Do this>
Look through the material and tally each line bearing the word "that". Give only the total.

Supplied information>
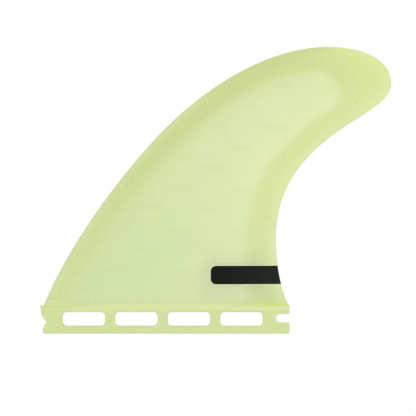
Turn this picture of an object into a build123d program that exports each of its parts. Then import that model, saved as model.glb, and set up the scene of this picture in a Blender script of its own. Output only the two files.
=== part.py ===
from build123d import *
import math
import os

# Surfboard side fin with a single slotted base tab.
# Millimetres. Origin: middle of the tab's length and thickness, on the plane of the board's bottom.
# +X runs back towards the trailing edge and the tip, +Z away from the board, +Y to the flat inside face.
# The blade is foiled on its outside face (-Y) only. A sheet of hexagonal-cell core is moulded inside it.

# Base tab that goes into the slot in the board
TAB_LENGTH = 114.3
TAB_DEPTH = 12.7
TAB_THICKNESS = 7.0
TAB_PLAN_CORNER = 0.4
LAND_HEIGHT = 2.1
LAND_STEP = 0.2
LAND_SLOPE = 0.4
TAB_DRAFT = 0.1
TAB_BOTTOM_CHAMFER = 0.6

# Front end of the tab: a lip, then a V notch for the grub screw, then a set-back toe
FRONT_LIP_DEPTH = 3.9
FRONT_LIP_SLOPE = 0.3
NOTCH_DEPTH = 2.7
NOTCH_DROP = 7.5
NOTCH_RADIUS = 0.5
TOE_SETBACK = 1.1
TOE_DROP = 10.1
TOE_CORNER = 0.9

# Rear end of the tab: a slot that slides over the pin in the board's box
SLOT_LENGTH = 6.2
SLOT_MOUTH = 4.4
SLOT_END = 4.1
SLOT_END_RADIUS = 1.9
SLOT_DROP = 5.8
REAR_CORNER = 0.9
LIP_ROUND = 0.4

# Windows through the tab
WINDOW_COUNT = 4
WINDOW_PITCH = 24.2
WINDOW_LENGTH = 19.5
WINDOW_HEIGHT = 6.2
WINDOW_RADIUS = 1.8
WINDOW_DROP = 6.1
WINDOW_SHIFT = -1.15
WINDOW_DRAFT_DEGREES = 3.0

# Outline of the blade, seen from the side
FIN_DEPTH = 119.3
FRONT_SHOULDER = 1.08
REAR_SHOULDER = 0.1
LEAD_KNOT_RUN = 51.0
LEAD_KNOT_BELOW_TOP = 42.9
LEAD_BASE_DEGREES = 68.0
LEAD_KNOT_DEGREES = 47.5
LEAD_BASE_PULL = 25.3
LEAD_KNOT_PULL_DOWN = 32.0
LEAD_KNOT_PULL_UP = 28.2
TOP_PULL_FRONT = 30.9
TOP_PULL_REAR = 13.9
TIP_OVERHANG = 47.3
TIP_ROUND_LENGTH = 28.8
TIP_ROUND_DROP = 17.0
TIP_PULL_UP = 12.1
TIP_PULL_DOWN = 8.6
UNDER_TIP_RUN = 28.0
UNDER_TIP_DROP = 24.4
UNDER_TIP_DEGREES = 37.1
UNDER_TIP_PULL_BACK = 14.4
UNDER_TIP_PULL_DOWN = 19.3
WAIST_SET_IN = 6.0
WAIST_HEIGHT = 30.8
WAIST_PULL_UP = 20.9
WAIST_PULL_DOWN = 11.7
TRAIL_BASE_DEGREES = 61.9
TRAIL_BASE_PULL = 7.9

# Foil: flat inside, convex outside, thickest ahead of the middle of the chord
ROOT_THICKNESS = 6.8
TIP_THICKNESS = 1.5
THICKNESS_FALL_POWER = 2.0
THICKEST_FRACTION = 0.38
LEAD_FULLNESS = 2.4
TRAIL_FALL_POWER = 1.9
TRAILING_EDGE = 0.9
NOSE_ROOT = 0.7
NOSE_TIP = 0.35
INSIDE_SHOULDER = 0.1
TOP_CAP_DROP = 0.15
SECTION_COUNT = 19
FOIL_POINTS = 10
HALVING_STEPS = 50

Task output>
3